A Dog's Life is Hardly the Pits
September 2003
Last September 11th, Kristine Crawford's web site registered one million hits on the anniversary of the terrorist attacks on the World Trade Center. The site has a tribute to search-and-rescue dogs in music, words, and pictures. It was created by the Castro Valley woman, herself a dog handler with search-and-rescue pit bull terriers. The tribute is on her web site and shows dogs searching through debris, standing atop rubble and comforting firefighters and disaster workers.
www.forpitssake.org/SAR1.html
While all eyes were focused on the Pentagon and New York and the horror of the twin towers' collapse, here at home, handler and dog search-and-rescue teams were looking for Alzheimer's patients, missing or abducted children, and lost hikers, Crawford said. "Life goes on," Crawford said Monday, while using hand signals to instruct and direct Dakota, her 6-year-old, 55 pound pit bull.
Crawford is the only handler in California to have a pit bull as her search-and- rescue dog. Dakota is her current partner and she has two other pit bulls; Cheyenne, 7, who is a therapy dog, and 3-year-old Tahoe, who is in training to be a search-and-rescue dog.
Search-and-Rescue Must Be On Call
Crawford volunteers her time with four search-and-rescue organizations. Through her life saving work, she is also educating people about pit bulls and dispelling what she describes as "misconceptions" of what she believes is a misunderstood breed.
Enthusiastic, not menacing, is perhaps the best description for Dakota, who enjoys nothing more than bounding up to people and giving them big, wet kisses.
Most people hear about search-and-rescue only when there is a national disaster, Crawford explained. But human and canine volunteers must be ready at a moments notice when law enforcement or other government agencies ask for their help to find people who are kidnapped, lost or missing.
Crawford describes pit bulls as the ideal search-and-rescue dogs. "They are athletic, agile, intelligent and driven," she explained. "They won't quit and will keep going and going when they should be exhausted.
Earlier this year, Crawford and Dakota--who are among a dozen handler-and-dog teams in the Alameda County Sheriff's Search and rescue program--went to Modesto and other parts of California to help search for Laci Peterson or her body. Last spring, the duo went to Texas for 10 days to search for the bodies of the seven astronauts that perished in the Columbia Space Shuttle disaster. NASA and FEMA officials forbid Crawford and other searchers from disclosing what they found. However, Crawford, who spends at least 20 hours a week training her dogs for such excursions, recalls searching with Dakota for 12 to 15 hours a day in bone-chilling rain and cold. Yet every morning, Dakota was raring to go out and search some more.

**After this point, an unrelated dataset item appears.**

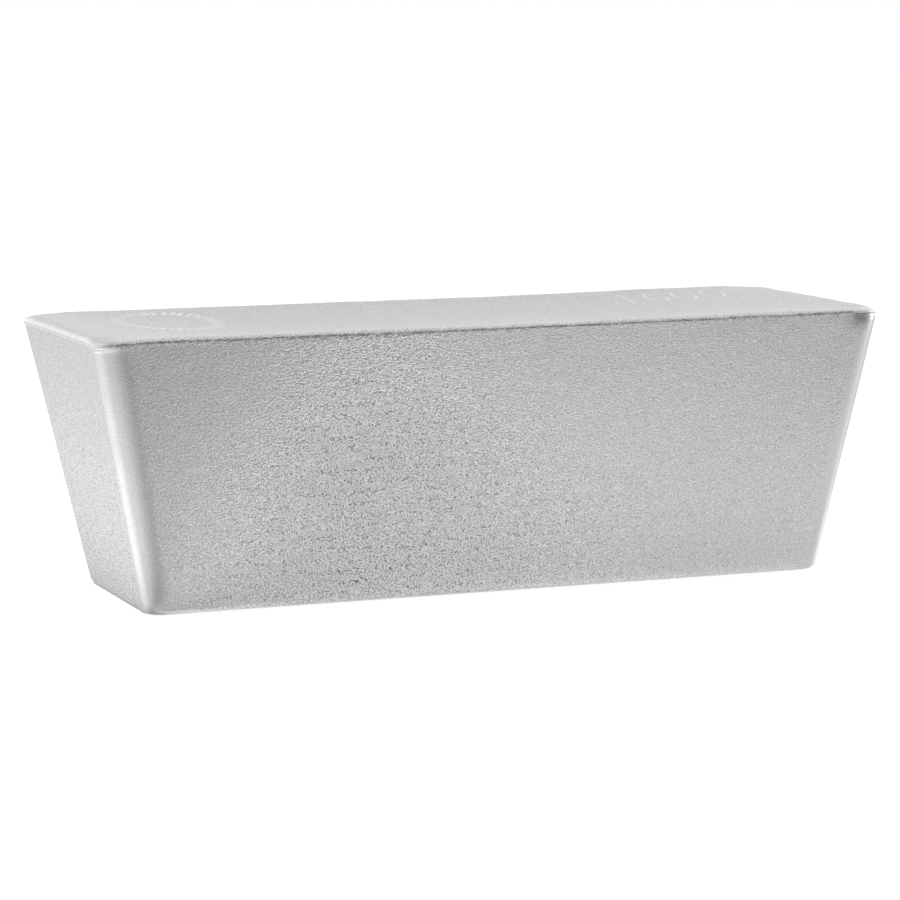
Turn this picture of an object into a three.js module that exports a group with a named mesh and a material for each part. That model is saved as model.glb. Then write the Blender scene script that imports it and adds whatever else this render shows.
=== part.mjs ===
// A 1,000 troy ounce silver bar, poured into an open-topped iron mould and knocked out of it.
// It is one solid casting. Four drafted walls meet on rounded corners and stand on a narrow flat base
// with a soft edge. At the mouth of the mould the walls turn upright, and the metal's own skin rounds
// over from a tight outer edge to the crest of the rim. Inside the crest the surface sinks into a long
// shallow hollow, as the bar shrank while it set. Along the two long sides the rim itself sags a little
// between the corners.
// Units are millimetres: X runs along the bar, Y across it and Z up, from the centre of the base.

import * as THREE from "three";

// The bar as a whole
const topLength = 308; // over the outer edge of the rim
const topWidth = 119.5;
const baseLength = 268.5; // where the walls would meet the floor with a sharp edge
const baseWidth = 87.5;
const height = 102.2; // to the crest of the rim at the corners

// Rounded corners and the edge of the base
const topCornerRadius = 11; // at the outer edge of the rim
const baseCornerRadius = 9;
const baseEdgeRadius = 2.2;

// Mouth of the mould and rim
const mouthDepth = 2.4; // the part of the wall that turns upright
const mouthEase = 0.2; // how far its top stays inside the wall's own plane
const rimWidth = 5; // level, from the outer edge to the crest
const rimRise = 1.2; // upright, from the outer edge to the crest
const rimSag = 0.45; // how much lower the rim is half way along a long side

// Shrinkage hollow: a parabola across the bar, and along it nearly level with faster rising ends
const hollowDepth = 5.2; // the middle of the hollow below the rim beside it
const hollowPowerAcross = 2;
const hollowPowerAlong = 4;
const hollowShoulder = 2.5; // how softly the rim turns over into the hollow

// How finely the curves are cut
const cornerSteps = 8;
const sideSteps = 14;
const endSteps = 6;
const baseEdgeSteps = 5;
const mouthSteps = 3;
const rimSteps = 8;
const hollowSteps = 12;

const { lerp } = THREE.MathUtils;
const rimFoot = height - rimRise;
const mouthFoot = rimFoot - mouthDepth;

// The mould's cavity at height z: half sizes and corner radius of its rounded rectangle.
// The draft ends where the rim begins to round over, so the rim there measures the full top size.
function cavityAt(z) {
  const rise = Math.min(1, z / rimFoot);
  return {
    halfLength: lerp(baseLength, topLength + 2 * mouthEase, rise) / 2,
    halfWidth: lerp(baseWidth, topWidth + 2 * mouthEase, rise) / 2,
    radius: lerp(baseCornerRadius, topCornerRadius + mouthEase, rise),
  };
}

// Points along curves that are joined end to end, each cut into its own number of steps.
function samplePath(curves) {
  return curves.flatMap(([curve, steps], i) => curve.getPoints(steps).slice(i === 0 ? 0 : 1));
}

// Outer profile, up the wall: x is the inset from the cavity's wall and y the height.
function outerProfile() {
  const baseEdge = new THREE.EllipseCurve(
    baseEdgeRadius, baseEdgeRadius, baseEdgeRadius, baseEdgeRadius, 1.5 * Math.PI, Math.PI, true,
  );
  const wall = new THREE.LineCurve(
    new THREE.Vector2(0, baseEdgeRadius),
    new THREE.Vector2(0, mouthFoot),
  );
  const mouth = new THREE.QuadraticBezierCurve(
    new THREE.Vector2(0, mouthFoot),
    new THREE.Vector2(0, mouthFoot + mouthDepth / 2),
    new THREE.Vector2(mouthEase, rimFoot),
  );
  const rim = new THREE.EllipseCurve(
    mouthEase + rimWidth, rimFoot, rimWidth, rimRise, Math.PI, 0.5 * Math.PI, true,
  );
  return samplePath([[baseEdge, baseEdgeSteps], [wall, 1], [mouth, mouthSteps], [rim, rimSteps]]);
}

// A rounded rectangle, anticlockwise. Its sides are cut into steps, so that they can bend.
function roundedRectangle(halfLength, halfWidth, radius) {
  const points = [];
  for (const [quarter, sideX, sideY] of [[0, 1, 1], [1, -1, 1], [2, -1, -1], [3, 1, -1]]) {
    const corner = new THREE.EllipseCurve(
      sideX * (halfLength - radius), sideY * (halfWidth - radius), radius, radius,
      (quarter * Math.PI) / 2, ((quarter + 1) * Math.PI) / 2,
    );
    points.push(...corner.getPoints(cornerSteps));
    const from = points.at(-1);
    const startsLongSide = sideX === sideY;
    const to = startsLongSide
      ? new THREE.Vector2(-from.x, from.y)
      : new THREE.Vector2(from.x, -from.y);
    const steps = startsLongSide ? sideSteps : endSteps;
    for (let i = 1; i < steps; i += 1) points.push(from.clone().lerp(to, i / steps));
  }
  return points;
}

// The drop of the rim at x: nothing at the two ends, rimSag half way along.
function rimDrop(x) {
  return rimSag * Math.cos((Math.PI * x) / topLength) ** 2;
}

// Rings up the outside, from the edge of the base to the crest of the rim.
// Up the mouth of the mould they follow the sagging rim more and more.
function outerRings() {
  return outerProfile().map(({ x: inset, y: z }) => {
    const cavity = cavityAt(z);
    const sagShare = Math.min(1, Math.max(0, (z - mouthFoot) / mouthDepth));
    return roundedRectangle(
      cavity.halfLength - inset, cavity.halfWidth - inset, cavity.radius - inset,
    ).map(({ x, y }) => new THREE.Vector3(x, y, z - sagShare * rimDrop(x)));
  });
}

// Rings down the hollow, each a smaller copy of the crest of the rim laid onto the hollow's surface.
// They crowd towards the rim, where the surface bends most. The last is a point: the middle.
function hollowRings(crest) {
  const crestBox = new THREE.Box3().setFromPoints(crest);
  const sinkAt = (x, y) => {
    const across = 1 - Math.abs(y / crestBox.max.y) ** hollowPowerAcross;
    const along = 1 - Math.abs(x / crestBox.max.x) ** hollowPowerAlong;
    const inside = Math.min(crestBox.max.x - Math.abs(x), crestBox.max.y - Math.abs(y));
    const shoulder = inside / (inside + hollowShoulder);
    return new THREE.Vector3(x, y, height - rimDrop(x) - hollowDepth * across * along * shoulder);
  };
  const rings = [];
  for (let i = 1; i < hollowSteps; i += 1) {
    const share = Math.cos((0.5 * Math.PI * i) / hollowSteps);
    rings.push(crest.map(({ x, y }) => sinkAt(share * x, share * y)));
  }
  return { rings, middle: sinkAt(0, 0) };
}

// Skins rings into one closed body: quads between them, and a fan from a middle point at each end.
function skin(rings, firstMiddle, lastMiddle) {
  const count = rings[0].length;
  const triangles = [];
  for (let ring = 0; ring < rings.length - 1; ring += 1) {
    for (let i = 0; i < count; i += 1) {
      const low = ring * count + i;
      const lowNext = ring * count + ((i + 1) % count);
      triangles.push(low, lowNext, lowNext + count, low, lowNext + count, low + count);
    }
  }
  const firstIndex = rings.length * count;
  const lastRing = firstIndex - count;
  for (let i = 0; i < count; i += 1) {
    const next = (i + 1) % count;
    triangles.push(firstIndex, next, i);
    triangles.push(firstIndex + 1, lastRing + i, lastRing + next);
  }
  const geometry = new THREE.BufferGeometry();
  geometry.setFromPoints([...rings.flat(), firstMiddle, lastMiddle]);
  geometry.setIndex(triangles);
  geometry.computeVertexNormals();
  return geometry;
}

function barGeometry() {
  const outer = outerRings();
  const hollow = hollowRings(outer.at(-1));
  const baseMiddle = new THREE.Vector3(0, 0, 0);
  return skin([...outer, ...hollow.rings], baseMiddle, hollow.middle);
}

// As-cast silver: pale, only just warm, and frosted by the mould's wash.
function castSilver() {
  return new THREE.MeshStandardMaterial({ color: 0xd3d1ce, metalness: 1, roughness: 0.42 });
}

const ingot = new THREE.Mesh(barGeometry(), castSilver());
ingot.name = "ingot";

const part = new THREE.Group();
part.name = "cast_silver_bar";
part.add(ingot);

export default part;
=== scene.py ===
# %% [markdown]
# # A cast silver bar
# This lesson dresses one solid part: a bullion bar of about thirty kilograms, poured into an open iron
# mould and knocked out of it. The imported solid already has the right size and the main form. What is
# missing is what a hand feels and an eye catches: the uneven rim, the slow waves of the skin, the grain
# left by the mould wash, and two punched marks in the hollow of the top. The steps are: load the frame,
# build a dense skin with bmesh operators, press the marks and the relief into it, make the metal, and
# light it.

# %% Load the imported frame
import math
import random

import bmesh
import bpy
from mathutils import Matrix, Vector, noise


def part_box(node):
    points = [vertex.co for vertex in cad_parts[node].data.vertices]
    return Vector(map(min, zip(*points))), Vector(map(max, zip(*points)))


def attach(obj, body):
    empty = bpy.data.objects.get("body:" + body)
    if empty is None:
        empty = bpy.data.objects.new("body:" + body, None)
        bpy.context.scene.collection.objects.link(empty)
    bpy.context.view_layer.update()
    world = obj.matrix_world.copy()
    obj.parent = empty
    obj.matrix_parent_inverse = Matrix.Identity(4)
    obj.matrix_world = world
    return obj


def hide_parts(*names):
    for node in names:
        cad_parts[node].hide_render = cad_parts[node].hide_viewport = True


MM = 0.001
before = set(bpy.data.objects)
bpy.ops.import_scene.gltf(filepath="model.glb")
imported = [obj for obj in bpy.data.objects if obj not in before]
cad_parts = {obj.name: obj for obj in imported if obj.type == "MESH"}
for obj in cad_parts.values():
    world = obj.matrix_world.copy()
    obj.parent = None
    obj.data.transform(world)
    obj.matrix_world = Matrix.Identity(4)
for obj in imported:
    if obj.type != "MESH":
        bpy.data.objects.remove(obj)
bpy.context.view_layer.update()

# %% [markdown]
# ## The sizes
# Everything is written in millimetres times MM, so that the numbers read as they would on a drawing. The
# overall sizes come from the frame. The small ones are those of the casting: its draft, its corner radii,
# the mouth of the mould where the walls turn upright, the round of the rim, and the shrinkage hollow.
# SKIN is a little allowance: the skin is drawn that far inside the solid, so that the relief can move
# both ways and still stay in the solid's box.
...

The pair would come back to a tent each night and huddle with other cold, wet searchers and their search dogs around a propane heater, she reminisced. One night, emotions were running high. A NASA official, who had been helping search for his fallen comrades all day, came into the tent, sat in a chair and buried his head in his hands. Dakota saw this and moved away from her warm, cozy spot in front of the heater and nudged her way into the semicircle of the man's arms and gave him a big kiss, Crawford said.
Thanks to recent national media exposure of Crawford and her search-and-rescue dog Dakota, this side of pit bulls is becoming better known. The Animal Planet Channel came to Castro Valley last spring and captured Crawford putting her dogs through the paces for a half hour program about Crawford and her pit bulls which aired in July. This week, National Geographic is here for three days to film a show about Crawford and Dakota and their life saving activities and programs.